The first problem is that this is a game too dedicated to proving its bona fides. Levels end with flagpoles/castles. The second level is an underground one, while the third takes place on tall mushrooms. You can run over the exit pipe in the aforementioned second level to find a secret. The game’s not entirely derivative, but it’s definitely playing the hits as it were. In some ways it serves as a litmus test to determine which elements of the 2D games have stuck in popular memory enough to be part of the Brand and which ones haven’t. We get ghost house levels and alternate exits, but the overworld has a pretty strong Super Mario 3 vibe, eschewing the complexity of World. The flagpole ends (non-boss) levels, winning out over the roulette block or ticker tape. The Super Mushroom, Fire Flower, and Starman are here, but none of the other games’ powerups stuck around.

But one of the problems here is that some of the elements that calcify have no business being in a 21st century video game. New Super Mario Bros. features a positively archaic saving and lives system. You may only save your game after beating a boss or unlocking a star door on the overworld map. That’s it. If you run out of lives you have to reload your save, potentially replaying several levels. It’s just…there’s no need for this. It wastes the player’s time. Going back to Super Mario 64 I’ve covered 10 games in this series: 4 don’t feature lives at all3, 4 have lives but no significant penalty for a Game Over, and 2 have Metroid-like save systems that are honestly a bit orthogonal to this conversation. You have to go back to the mid-90s for genre leading platformers to routinely feature lives as a serious impediment to the player. They were an element in all the NES/SNES Marios because that was the style at the time, but including them here just feels…thoughtless.

And “thoughtless” is a good word for how a lot of this game feels, honestly. One of its most prominently marketed new features is the Mega Mushroom, which allows Mario to become truly gigantic, filling about half the screen, and go on a rampage, destroying nearly all stage elements in his wake. It’s fun enough, and deployed to good effect in World 1-1 as a “see we’re doing new stuff too” reassurance. But it only reappears naturally in a handful of other stages. Mostly, you’re meant to get it from bonus levels in the overworld and then deploy it in the level of your choosing. Theoretically a neat way of having an organic “this level’s giving me problems, I’d like to skip it” system. Except, so many of this game’s levels don’t feel like they were designed with the Mega Mushroom in mind. It’s shockingly common to encounter a chokepoint that’s too small for Mega Mario to fit through, forcing you to just wait out the timer on your wasted powerup before progressing. There’s a lack of care here that’s honestly a bit shocking for Mario. This is what one of the most vital series in gaming is putting out?

Enjoy the “taken by my actual phone” picture, I couldn’t come up with the right search terms for a real image

Now, there are some new additions that fully work.
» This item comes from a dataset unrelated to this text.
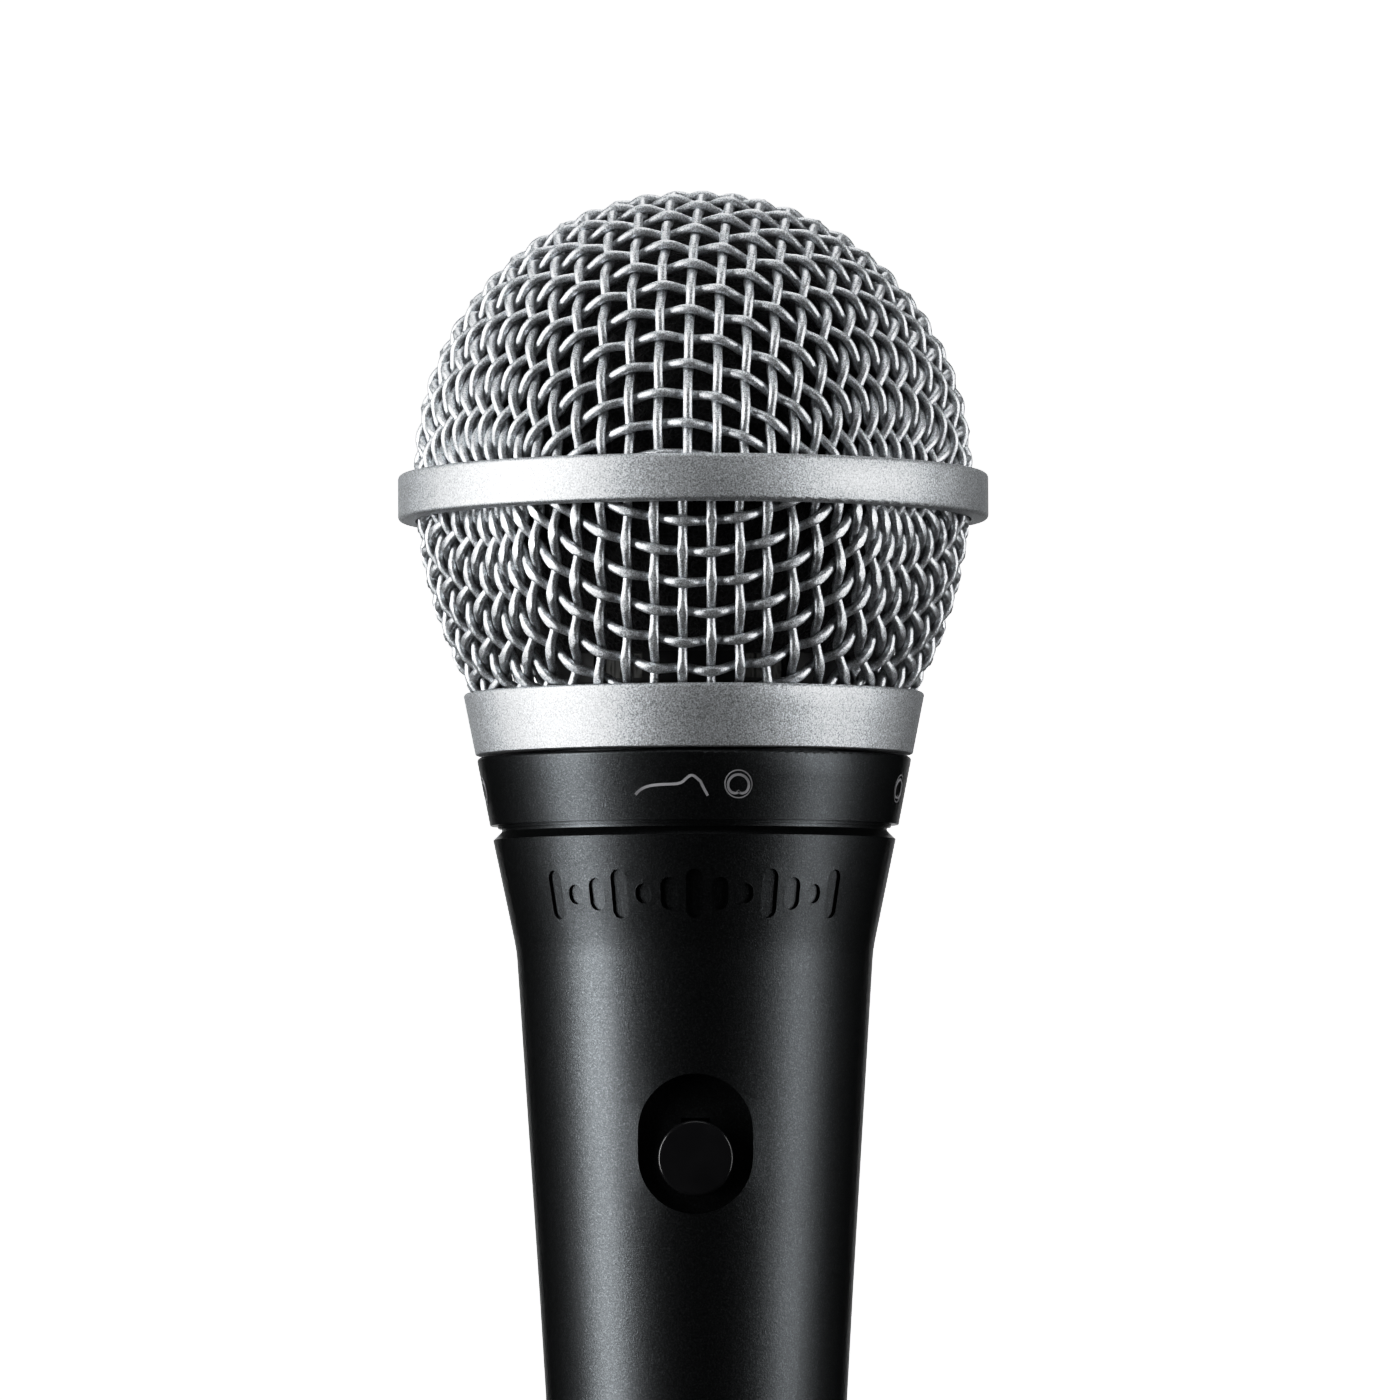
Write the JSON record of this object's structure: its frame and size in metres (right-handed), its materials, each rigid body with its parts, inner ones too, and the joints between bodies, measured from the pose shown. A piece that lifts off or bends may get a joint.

New Super Mario Bros. incorporates some moves from the 3D games, like wall jumping and ground pounding, which feel like natural additions4. The wall jump especially helps NSMB feel modern, since its time as a common platformer mechanic was after Super Mario World. The Star Coins are also excellent. These are 3 optional collectibles you can find in each level that serve as an extra challenge/reward for players who want to flex a little. This is the change to the 2D formula that feels most essential, and it’s no surprise that this system (or a nearly identical equivalent, such as Green Stars) has appeared in almost every linear Mario game since, becoming part of the “standard package”.
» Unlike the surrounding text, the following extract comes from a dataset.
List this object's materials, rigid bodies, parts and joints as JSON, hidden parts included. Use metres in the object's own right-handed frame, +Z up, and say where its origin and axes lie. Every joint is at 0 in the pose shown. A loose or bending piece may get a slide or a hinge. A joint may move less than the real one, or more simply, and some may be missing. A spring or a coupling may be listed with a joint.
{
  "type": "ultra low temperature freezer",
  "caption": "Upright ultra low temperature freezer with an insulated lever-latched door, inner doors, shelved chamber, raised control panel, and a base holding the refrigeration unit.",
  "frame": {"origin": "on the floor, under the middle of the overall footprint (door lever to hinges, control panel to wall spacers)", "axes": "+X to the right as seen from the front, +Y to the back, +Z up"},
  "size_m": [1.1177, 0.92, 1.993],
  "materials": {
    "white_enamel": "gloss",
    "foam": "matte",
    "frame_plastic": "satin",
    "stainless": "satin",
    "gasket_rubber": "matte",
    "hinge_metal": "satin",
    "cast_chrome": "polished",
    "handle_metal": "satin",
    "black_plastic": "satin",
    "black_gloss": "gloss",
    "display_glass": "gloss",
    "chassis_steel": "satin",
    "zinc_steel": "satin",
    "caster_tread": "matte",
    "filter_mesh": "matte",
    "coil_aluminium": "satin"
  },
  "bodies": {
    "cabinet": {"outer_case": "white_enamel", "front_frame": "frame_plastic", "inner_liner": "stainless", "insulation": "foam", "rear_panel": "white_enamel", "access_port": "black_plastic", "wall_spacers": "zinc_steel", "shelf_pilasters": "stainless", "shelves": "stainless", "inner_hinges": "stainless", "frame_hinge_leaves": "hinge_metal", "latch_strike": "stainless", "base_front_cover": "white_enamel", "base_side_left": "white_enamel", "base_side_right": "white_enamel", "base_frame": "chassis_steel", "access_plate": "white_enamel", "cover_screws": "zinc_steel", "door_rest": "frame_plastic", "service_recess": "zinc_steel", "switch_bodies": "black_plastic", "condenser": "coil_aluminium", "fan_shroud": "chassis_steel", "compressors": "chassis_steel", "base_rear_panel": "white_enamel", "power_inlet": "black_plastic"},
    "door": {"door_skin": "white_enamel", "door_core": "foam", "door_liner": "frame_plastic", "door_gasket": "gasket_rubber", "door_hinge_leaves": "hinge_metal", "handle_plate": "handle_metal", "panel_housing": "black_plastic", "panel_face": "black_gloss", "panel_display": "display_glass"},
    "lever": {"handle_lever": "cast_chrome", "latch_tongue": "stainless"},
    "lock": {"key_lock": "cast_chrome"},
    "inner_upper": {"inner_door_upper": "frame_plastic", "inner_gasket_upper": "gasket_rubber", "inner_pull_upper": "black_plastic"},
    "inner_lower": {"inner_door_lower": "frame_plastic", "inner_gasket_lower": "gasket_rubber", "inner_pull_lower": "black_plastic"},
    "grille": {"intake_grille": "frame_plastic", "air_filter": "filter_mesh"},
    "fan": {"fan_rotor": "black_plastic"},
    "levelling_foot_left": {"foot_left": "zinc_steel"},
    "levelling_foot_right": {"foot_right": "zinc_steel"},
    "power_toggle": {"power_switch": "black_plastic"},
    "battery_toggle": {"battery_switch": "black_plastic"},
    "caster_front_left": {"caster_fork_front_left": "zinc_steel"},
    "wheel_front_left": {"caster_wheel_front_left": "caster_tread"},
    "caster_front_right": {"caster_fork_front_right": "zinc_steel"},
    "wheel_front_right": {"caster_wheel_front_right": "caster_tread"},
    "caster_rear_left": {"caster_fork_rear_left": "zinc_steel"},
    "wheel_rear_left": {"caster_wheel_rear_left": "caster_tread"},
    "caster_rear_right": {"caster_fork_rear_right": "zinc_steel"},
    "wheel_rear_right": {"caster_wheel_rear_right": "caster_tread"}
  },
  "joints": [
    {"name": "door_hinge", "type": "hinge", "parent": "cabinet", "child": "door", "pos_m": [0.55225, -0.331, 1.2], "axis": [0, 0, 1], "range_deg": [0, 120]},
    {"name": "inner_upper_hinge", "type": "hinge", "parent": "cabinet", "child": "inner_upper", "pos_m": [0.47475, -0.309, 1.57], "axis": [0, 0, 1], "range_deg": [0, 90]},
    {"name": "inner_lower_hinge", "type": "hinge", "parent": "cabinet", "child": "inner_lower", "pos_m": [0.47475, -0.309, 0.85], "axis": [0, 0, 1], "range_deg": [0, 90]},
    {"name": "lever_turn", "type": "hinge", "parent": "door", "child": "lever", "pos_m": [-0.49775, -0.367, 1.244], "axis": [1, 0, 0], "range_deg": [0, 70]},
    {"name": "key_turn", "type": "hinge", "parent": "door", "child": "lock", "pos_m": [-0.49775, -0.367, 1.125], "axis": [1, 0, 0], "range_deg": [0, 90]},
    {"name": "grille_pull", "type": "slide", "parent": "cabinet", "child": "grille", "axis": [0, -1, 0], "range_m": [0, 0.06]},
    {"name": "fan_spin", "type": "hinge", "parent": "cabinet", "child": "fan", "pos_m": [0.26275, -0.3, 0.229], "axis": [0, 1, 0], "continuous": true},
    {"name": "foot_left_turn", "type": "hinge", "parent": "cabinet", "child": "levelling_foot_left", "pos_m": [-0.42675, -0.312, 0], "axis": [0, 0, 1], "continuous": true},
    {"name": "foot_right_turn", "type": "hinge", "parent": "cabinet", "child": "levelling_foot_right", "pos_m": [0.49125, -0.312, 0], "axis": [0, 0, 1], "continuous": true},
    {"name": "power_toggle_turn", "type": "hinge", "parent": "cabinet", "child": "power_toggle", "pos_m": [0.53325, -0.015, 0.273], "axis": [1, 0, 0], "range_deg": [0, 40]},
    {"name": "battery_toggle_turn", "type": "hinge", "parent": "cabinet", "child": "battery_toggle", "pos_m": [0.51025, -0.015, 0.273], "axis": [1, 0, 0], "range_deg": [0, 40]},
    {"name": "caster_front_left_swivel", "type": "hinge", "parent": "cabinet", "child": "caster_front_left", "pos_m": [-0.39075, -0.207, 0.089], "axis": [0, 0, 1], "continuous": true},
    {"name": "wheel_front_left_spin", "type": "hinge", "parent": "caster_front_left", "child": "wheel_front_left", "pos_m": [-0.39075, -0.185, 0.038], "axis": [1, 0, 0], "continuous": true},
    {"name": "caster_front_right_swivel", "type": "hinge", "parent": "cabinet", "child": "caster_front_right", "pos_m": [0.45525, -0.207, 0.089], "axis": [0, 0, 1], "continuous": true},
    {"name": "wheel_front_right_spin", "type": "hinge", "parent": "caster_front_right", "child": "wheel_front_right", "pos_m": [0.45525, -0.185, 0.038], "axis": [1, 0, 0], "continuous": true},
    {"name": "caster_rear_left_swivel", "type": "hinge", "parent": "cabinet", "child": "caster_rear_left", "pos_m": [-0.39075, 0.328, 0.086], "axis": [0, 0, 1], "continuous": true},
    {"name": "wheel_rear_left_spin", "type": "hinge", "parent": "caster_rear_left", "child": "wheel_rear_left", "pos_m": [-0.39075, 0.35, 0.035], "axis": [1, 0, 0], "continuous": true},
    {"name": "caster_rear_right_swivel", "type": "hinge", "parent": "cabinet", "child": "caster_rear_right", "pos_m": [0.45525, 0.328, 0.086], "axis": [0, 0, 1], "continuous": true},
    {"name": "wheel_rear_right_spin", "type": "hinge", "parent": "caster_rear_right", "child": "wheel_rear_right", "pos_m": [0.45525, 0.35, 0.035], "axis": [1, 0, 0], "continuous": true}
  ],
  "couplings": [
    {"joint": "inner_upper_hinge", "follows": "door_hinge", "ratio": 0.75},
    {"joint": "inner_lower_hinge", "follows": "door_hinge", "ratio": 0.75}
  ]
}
But unfortunately New Super Mario Bros. doesn’t have enough of those to feel vital itself. It feels most like a brand extension. I don’t think it’s coincidental that most Super Mario merchandise you can buy these days tend to feature art of classic elements from the NES games done in a smooth 3D style, ie the exact art style of the NSMB games. It’s all the elements of the series that are most remembered, preserved in an art style that’s “timeless” in the sense that it lacks an identifiable personality. It treats its forbearers, not as a jumping off point, but as sacred texts that must be adhered to as closely as possible in all the most superficial ways. (Note, for instance, how each Mario game on the (S)NES featured a new and different doohickey at the end of the level, while NSMB just brings back the flagpole because the most people remember that one) I mentioned last month how the platformer genre was losing its primacy and popularity in this era, and New Super Mario Bros. feels like a consequence of that. A game that views both its genre and its own predecessors as artifacts of an earlier age rather than part of a vital current that it also shares.

Stray Observations:

  • Another consequence of the platformer’s decline is that I wrote this article at all! New Super Mario Bros. is not an especially exciting game, but I really couldn’t find anything better. We’ll see what the comments have to say about this, but the years of being spoiled for choice are mostly in the rearview mirror
  • This is a very petty complaint, but there’s an invisible block in World 5-Ghost House that’s required to get one of the Star Coins that is also just obviously placed wrong. It’s exactly two spaces above the ground, meaning that if you’re small Mario you can hit it just fine, but if you’re Super Mario you’ll need to crouch before jumping, otherwise you’ll pass right through and not even know it’s there. There’s no reason it can’t just be three spaces up instead. Y’all need to have an internal metric for this shit or something, put it on the internal wiki
  • The last segment of the last level features the exact same gimmick (and possibly same layout?) as Super Mario Bros.’s last level. This game is drowning in callbacks
  • This game introduces “Dry Bowser”, a skeletonized version of normal Bowser, who logically must therefore be Wet Bowser.

Other 2006 platformers of note:

Listen, it was legitimately hard for me to not dedicate the headlining spot to Sonic the Hedgehog (2006). This game is a legendary failure. Everyone knows about the minute-long loading screens, the overwhelming number and variety of bugs, “It’s No Use!”, Eggman looking Like That…

Eugh!

This game is a massive technical failure. If platform certification weren’t just for show it would have been denied release on Xbox 360 and PlayStation 3, that’s how dire things are. This is a game so bad that it effectively killed the Sonic series. Not in terms of ending or even pausing releases, but in terms of its reputation. If you’ve ever wondered why “Sonic was never good” gets so much more traction than with any of its contemporaries, this game is why. Its ineptitude reverberated throughout the ages.

And yet.

Listen, the whole trend with 3D Sonic games so far has been “this Sonic gameplay is pretty good, if only they’d stop messing around” and Sonic ’06 gives us that! It’s a Sonic game based purely on action stages, with cameos from other characters with slightly differing movesets just to keep things fresh. You can squint your eyes and see the form of a pretty solid game that never got to be. Indeed, there are several fan projects that are attempting to do just that5. Sonic ’06 isn’t just some buggy mess best left forgotten6. There’s something there, something compelling at least to us Sonic fans, if not to the general public. Also, “ew Sonic kisses a human woman” grow up. It’s 2022, furries are cool now.